Alexander Walker’s sons Alec and George took over after his death in 1889 and continued to expand the business, with George moving down to London to take charge of marketing, while Alec - who had apprenticed as a tea blender - took over the blending side of the business. 

In 1890 a remarkable young businessman named James Stevenson joined the Walker brothers, soon rising to Managing Director, while Alexander Sr’s other son, John, was sent to open an office in Australia, the company’s most important export market. John was later to die in Australia, but the medals Walker’s Old Highland Whisky garnered at Australian trade shows in the late 19th century decorated bottles of Johnnie Walker whisky for many decades and have only recently disappeared from the labels.

The Cardhu single malt distillery was acquired by Alec Walker in 1893 to secure blending stock, and by the early 1900s Walker’s Old Highland Whisky was sold at three ages denoted by different colours, with a white label indicating whisky over 5 years old, a red label for whisky over 9 years old and a black label for whiskies over 12 years old. In 1908, the commercial artist Tom Browne was commissioned to produce a marketing poster featuring the original John Walker; his Striding Man design, along with James Stevenson’s tagline ‘Born In 1820 - Still Going Strong’ sent the brand into the stratosphere and in 1909 Walker’s Old Highland Whiskies were rebranded simply as Johnnie Walker White, Red and Black. 

During WWI, the company took shares in Coleburn, Clynelish, Dailuaine and Talisker distilleries to protect future supply and in 1923, John Walker & Sons went public; two years later the company was to join rival blending behemoths Dewar’s and Buchanan’s in an enormous merger with the Distillers Company Limited (DCL). Johnnie Walker was already the biggest Scotch whisky blender, and was to remain one of the DCL’s most important brands.

With White Label having been dropped around the time of WWI, Johnnie Walker Swing (sometimes known as Johnnie Walker Celebrity) was introduced for export markets in 1932. Half a century later in 1983, with Johnnie Walker still the world's best-selling blend, Johnnie Walker Harmony was launched for the Japanese market; it was followed in 1987 by arguably the first modern ultra-premium blended Scotch whisky, Johnnie Walker Oldest, which became Johnnie Walker Blue Label in 1992.

The huge success of Johnnie Walker Blue Label prompted further developments. After a limited release of Johnnie Walker Gold Label 15-year-old was launched in Japan in 1990 to great acclaim, an 18-year-old Gold Label joined the core range in 1995 as Johnnie Walker Gold Label Centenary Blend and was followed in 1997 by Johnnie Walker Pure Malt 15-year-old. In 1999 Johnnie Walker launched their famous 'Keep Walking' global marketing campaign, which brought the brand even greater success.

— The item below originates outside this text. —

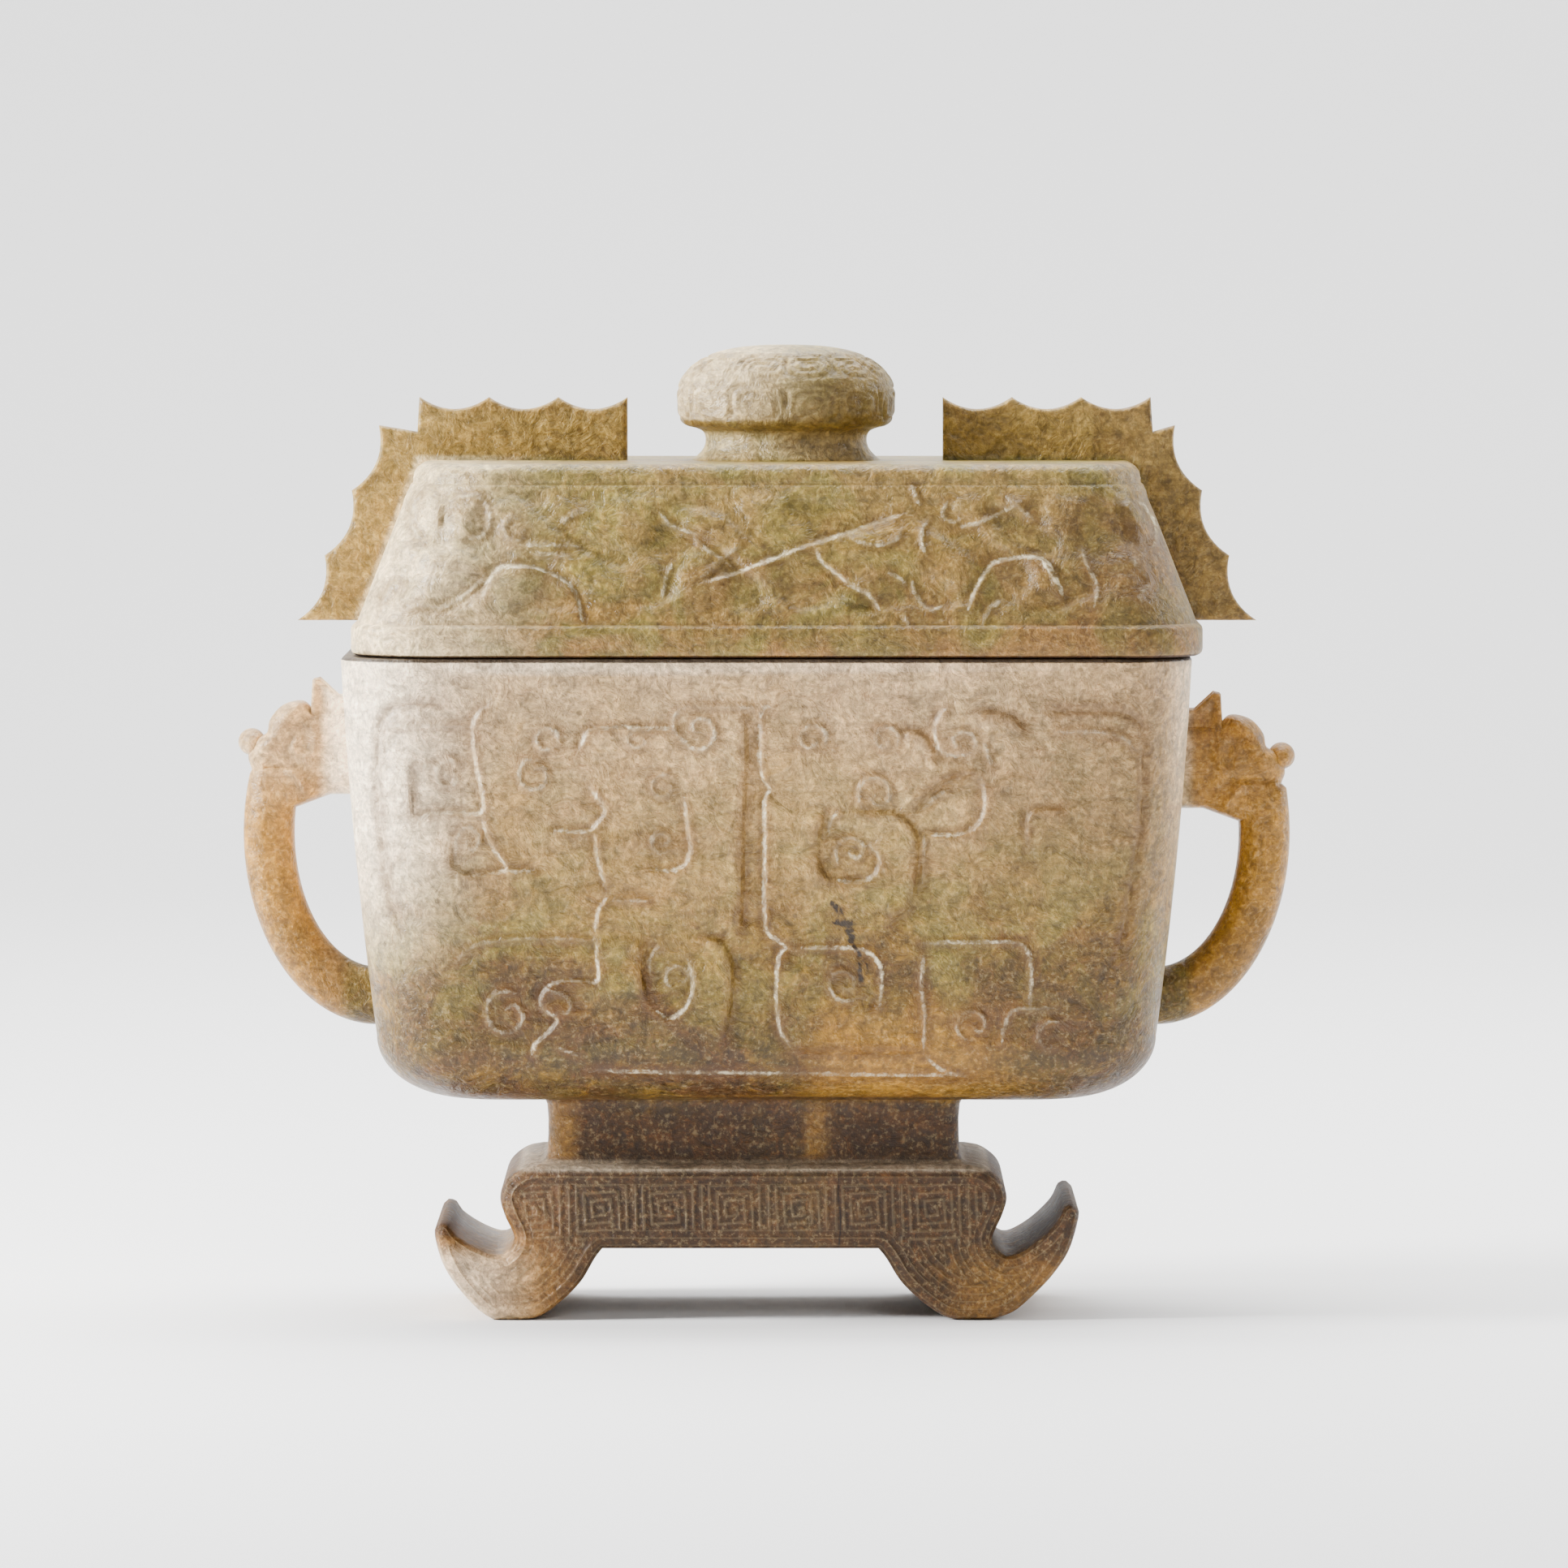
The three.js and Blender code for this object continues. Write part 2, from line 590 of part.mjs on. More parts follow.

Following the unedifying Cardhu Pure Malt controversy in 2003, Johnnie Walker Pure Malt 15-year-old was withdrawn and relaunched as Johnnie Walker Green Label 15-year-old in 2004, then discontinued in 2012 and revived without an age statement in 2016. A new smokier blend, Johnnie Walker Double Black, made a successful launch in travel retail in 2011 and soon became part of the core range. 

Johnnie Walker Gold Label, meanwhile, was stripped of its 18-year-old age statement and rebranded as the no-age-statement Johnnie Walker Gold Reserve in a 2013 range revamp which also saw the introduction of a more expensive new 18-year-old Johnnie Walker named Platinum Reserve, to the ire and dismay of many whisky fans. 

Numerous brand extensions and limited editions of Johnnie Walker Blue Label have appeared this century, with the most prominent being Johnnie Walker King George V, which debuted in 2008 and has since been incorporated into the core range. Sadly, the Johnnie Walker brand’s last link with its home town was severed in 2012 when DCL successors Diageo took the decision to close their bottling plant in Kilmarnock.